Adegan monolog ini tampil dengan penuh ironi, teks-teks yang meledak-ledak
hingga kemudian berakhir pada sebuah pertanyaan pada penonton: “Jika
Kau diam, maka aku harus mengambil sikap” sambil mengacungkan kampak
ke langit. Pada titik inilah, momen reflektif bagi penonton hadir. sebab
industri,pabrik, pengrusakan alam, kapitalisme begitu masif dalam sehari-hari
dan bergelindan. Disini pula jiwa penonton disucikan.
Tokoh Amat jaga diperankan oleh Alan Talor dan tokoh Amat yang
satu lagi diperankan oleh Asup Angkatan ke-31.

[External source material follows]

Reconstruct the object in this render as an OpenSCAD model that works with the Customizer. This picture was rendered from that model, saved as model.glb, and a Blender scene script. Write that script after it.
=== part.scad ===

Dalam naskah Amat Jaga ini, peristiwa yang terjadi pada saat itu
ada korelasinya dengan kejadian sekarang, salah satunya, banyak daerah menjaga
kearifan lokalnya sudah tidak bisa dipertahankan dengan terjadinya proses
akulturasi budaya, bahkan gaya hidup pun mempengaruhi untuk perkembangan pemikiran
masyarakat, sehingga tidak bisa mempertahankan lokal budayanya itu sendiri,
peristiwa ini menjadi kemunduran bangsa untuk mempertahankan etnis nya,
Saini K.M menghadirkan isu
yang penting dalam naskah ini untuk proses penyadaran terhadap masyarakat,
bahwa budaya dan kebiasaan kearifan lokal harus dijaga dan dilestarikan supaya
menjadi ciri khas bangsa kita untuk saling menghargai satu sama lain.